Free trade. Absolutely NO sovereignty.


Anonymous said...

Further to my first post, the citizens of the UK need to understand how and why our our MPs, who we pay to represent us and protect our interests, have put us in this position without a mandate from us.

Serious questions need to be asked as those responsible are either incompetent or have seriously neglected their duties.

What do you say MPs and Lords?


Anonymous said...

It is noticable that less than 50% think that the eussr has any benefit.

Edward Spalton said...

The supposed benefits of free trade have been grossly over-estimated. We have a massive adverse balance of trade with the EU. In 1972 we were told that our exports would boom once we were inside the common external tariff.
Our main EU export has been skilled British jobs. We get spanner and screwdriver work back, if we are lucky.

I have a statement by a diplomat from the time of the negotiation of the Iron & Steel Community (1950).
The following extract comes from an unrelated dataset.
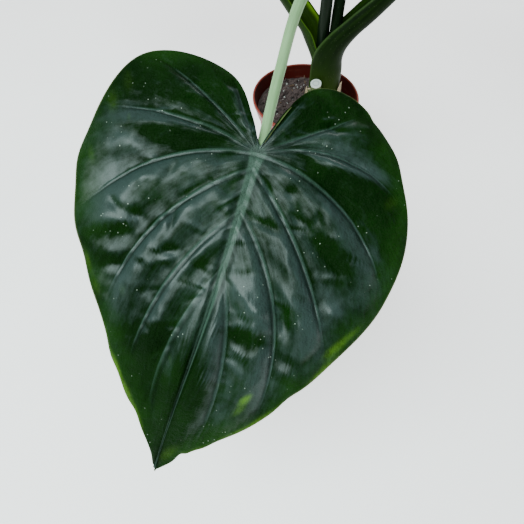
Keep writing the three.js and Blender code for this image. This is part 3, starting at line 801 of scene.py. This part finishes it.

He says that British Intelligence knew that Germany and France had secret additional agreements that each would subsidise the other industry when competing with the UK - in order to "pastoralise" Britain.

He was so disgusted with HM Government's consent to the treaty that he resigned his promising Foreign Office career and rejoined his regiment, then bound for Korea.

Subsequent events make more sense in the light of this information.

Anonymous said...

More Eurofascist, pro-EUSSR spin from Open Europe.

Sad. Sad. Sad.

grai said...

The only reason the Poles want Europe to continue is because they need a fast track out of their own failed country. That says more about Poles and Poland than it does about Europe.ivalular

Rollo said...

Anyone who has tried exporting an aircraft hangar to France or Germany or any of the other big EU economies will know that there is no such thing as the single market. Whereas we welcome imports, in most of the EU deliberate and rampant protectionism is the order of the day. No wonder we have a £50 BILION per year of trade deficit in goods with the EU. Incidentally my company exports 80% of our product; virtually none to the EU.

Anonymous said...

Interesting to see how close the UK and France are from the graphs.

Unknown said...

The eu wants their court's to interpret the law and make pro-eu judgements. This is the best way for states to lose independence.

Anonymous said...

What is not being asked is how much do various groups of people actually know about the EU. It has been discovered recently, for example, that some do not even know they are already members of the EU, so little do they hear about it-hence the worry over changing the wording on the proposed referendum. When are we going to see mainstream media describing the EU,(what it does, how much it does and how it does it) How many know the answers to questions such as who runs Britain. Why do some people think the EU is a bad thing etc etc. I suspect it suits some very much indeed that most people are kept in ignorance.